A state court recently issued a tentative decision on the protracted legal battle between the California Department of Insurance (CDI) and Applied Underwriters’ California Insurance Company (CIC).
In its ruling, the court sided with the CDI to prevent the company from proceeding with its plans to withdraw from the California market, a move that it has been planning since 2019.
Jeffrey Silver, executive vice president and general counsel for CIC, said the tentative decision “does not greatly affect the insurance group materially” and noted that the company will comply fully with the ruling.
“We will do all we can to ensure that the terms of the decision are followed to the letter, and that policyholders do not suffer as a result of this injustice,” he said.
Even so, Silver was adamant that CDI had moved with “unbridled overreach and self-authorized expansion of regulatory prerogative” when it chose to impede CIC’s exit by employing a conservation mechanism typically reserved for companies facing severe financial distress.
“To have learned of our plans to exit from California in 2019, and then to have placed us, an 'A' rated carrier, with over $1 billion of capital and surplus in our group, into a conservation…was an egregious and ill-motivated act that has cost taxpayers a small fortune and has adversely affected insurance buyers in the state,” Silver said.
Steve Menzies, chairman and founder of Applied Underwriters, echoed Silver’s statement as he warned of the long-term consequences that the CDI’s actions might have on the California insurance market.
In his comments about the court’s ruling, Menzies remained optimistic about CIC’s performance but lamented the broader implications of the case for the market’s health.

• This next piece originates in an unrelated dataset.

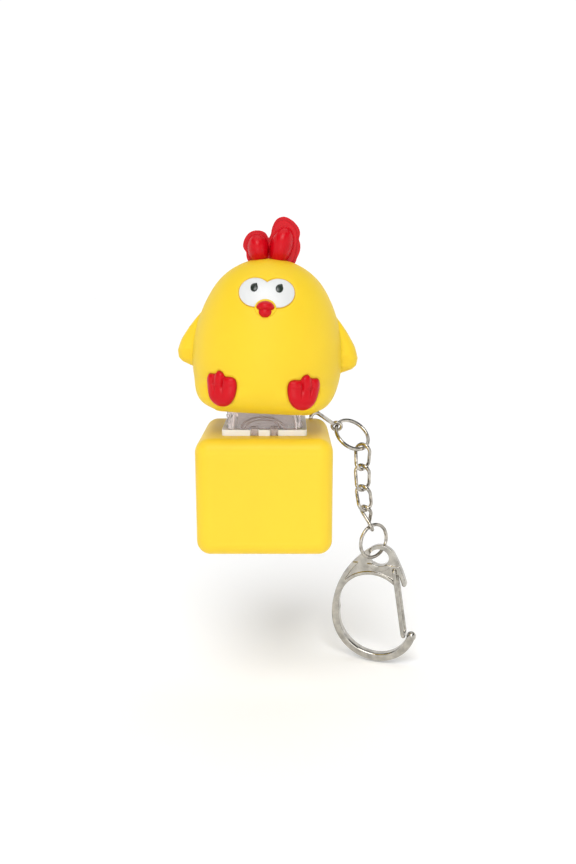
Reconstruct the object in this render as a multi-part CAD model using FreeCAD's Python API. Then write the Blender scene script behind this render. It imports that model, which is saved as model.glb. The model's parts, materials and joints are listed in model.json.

“As the market’s needs increase on many fronts in the wake of natural and marketplace disruptions, instead of working to stop the parade of insurers leaving the state, the CDI is concerning itself with what has been seen by many industry observers as a means of continuing to expand its power base,” he said.
“Many can attest to the fact that CDI actions reveal a pattern of insider dealing, indifference to public accountability, and a level of activism against targeted companies that belies the presence of operatives with questionable agendas, willing to use a kind of piracy over private assets heedless of the outcome. And so, the carriers’ charge to exit continues. Our experience may be seen as a case in point.”